WHAT YOU NEED TO DO –
Show each line from the listing that includes the word "scene".

━━━━

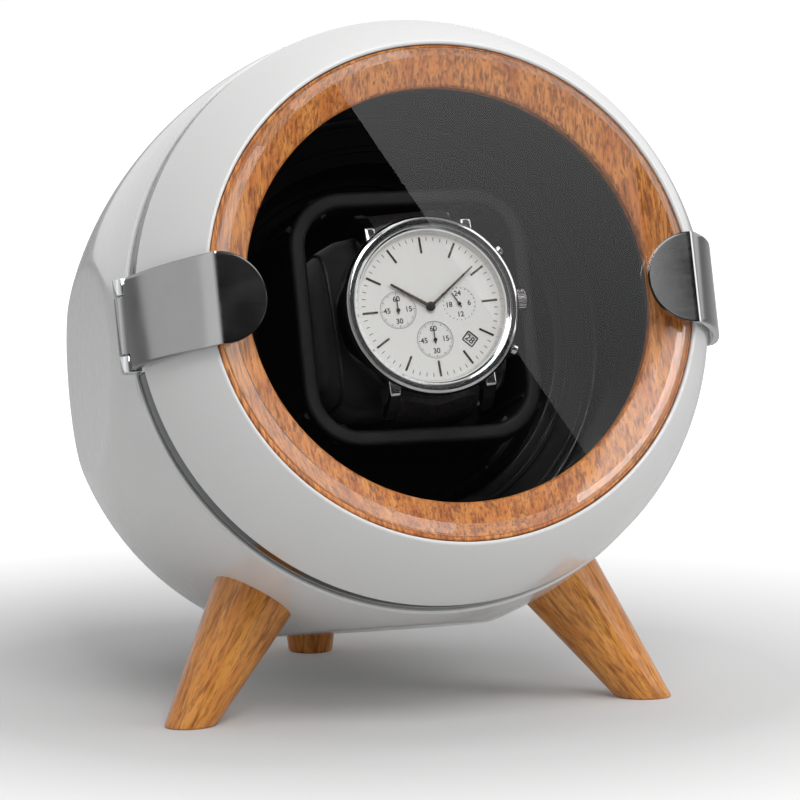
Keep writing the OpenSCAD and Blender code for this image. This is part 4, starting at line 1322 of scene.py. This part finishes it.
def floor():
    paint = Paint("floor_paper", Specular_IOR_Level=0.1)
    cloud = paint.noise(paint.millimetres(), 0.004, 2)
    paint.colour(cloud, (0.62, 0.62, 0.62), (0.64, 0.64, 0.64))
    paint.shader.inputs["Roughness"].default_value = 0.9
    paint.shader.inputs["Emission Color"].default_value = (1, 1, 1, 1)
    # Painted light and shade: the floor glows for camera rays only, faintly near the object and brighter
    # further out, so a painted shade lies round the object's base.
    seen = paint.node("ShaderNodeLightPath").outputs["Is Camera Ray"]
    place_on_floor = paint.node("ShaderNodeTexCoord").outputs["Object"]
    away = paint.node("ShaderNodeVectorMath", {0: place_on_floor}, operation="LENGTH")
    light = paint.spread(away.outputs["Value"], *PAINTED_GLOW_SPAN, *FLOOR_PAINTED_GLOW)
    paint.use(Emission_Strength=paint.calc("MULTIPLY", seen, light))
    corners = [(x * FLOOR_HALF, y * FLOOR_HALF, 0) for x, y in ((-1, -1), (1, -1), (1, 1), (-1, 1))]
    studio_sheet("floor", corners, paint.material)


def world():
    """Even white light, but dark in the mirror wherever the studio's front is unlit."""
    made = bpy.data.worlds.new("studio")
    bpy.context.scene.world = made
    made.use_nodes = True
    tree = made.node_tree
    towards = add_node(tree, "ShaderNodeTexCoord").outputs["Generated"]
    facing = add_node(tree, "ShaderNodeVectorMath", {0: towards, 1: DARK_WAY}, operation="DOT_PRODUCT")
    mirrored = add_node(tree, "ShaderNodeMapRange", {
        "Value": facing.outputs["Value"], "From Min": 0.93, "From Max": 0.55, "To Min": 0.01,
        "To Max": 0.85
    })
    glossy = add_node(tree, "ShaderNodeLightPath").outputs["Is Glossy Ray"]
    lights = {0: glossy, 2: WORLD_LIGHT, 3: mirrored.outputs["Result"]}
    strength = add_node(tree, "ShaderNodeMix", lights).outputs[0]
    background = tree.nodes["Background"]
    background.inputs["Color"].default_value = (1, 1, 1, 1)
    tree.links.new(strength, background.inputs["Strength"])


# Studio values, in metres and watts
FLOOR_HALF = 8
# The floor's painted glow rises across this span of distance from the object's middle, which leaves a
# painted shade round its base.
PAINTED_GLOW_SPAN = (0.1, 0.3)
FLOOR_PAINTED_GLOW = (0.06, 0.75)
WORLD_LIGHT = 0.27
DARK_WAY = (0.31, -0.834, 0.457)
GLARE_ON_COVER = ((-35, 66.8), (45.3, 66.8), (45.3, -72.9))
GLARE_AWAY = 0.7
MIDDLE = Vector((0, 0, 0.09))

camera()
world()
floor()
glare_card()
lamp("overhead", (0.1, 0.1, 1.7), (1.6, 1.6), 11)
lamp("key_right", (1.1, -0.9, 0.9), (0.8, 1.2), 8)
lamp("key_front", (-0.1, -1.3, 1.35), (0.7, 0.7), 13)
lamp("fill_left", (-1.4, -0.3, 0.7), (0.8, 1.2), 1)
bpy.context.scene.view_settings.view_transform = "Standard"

━━━━

RESPONSE TO THE EXERCISE –
Keep writing the OpenSCAD and Blender code for this image. This is part 4, starting at line 1322 of scene.py. This part finishes it.
    bpy.context.scene.world = made
bpy.context.scene.view_settings.view_transform = "Standard"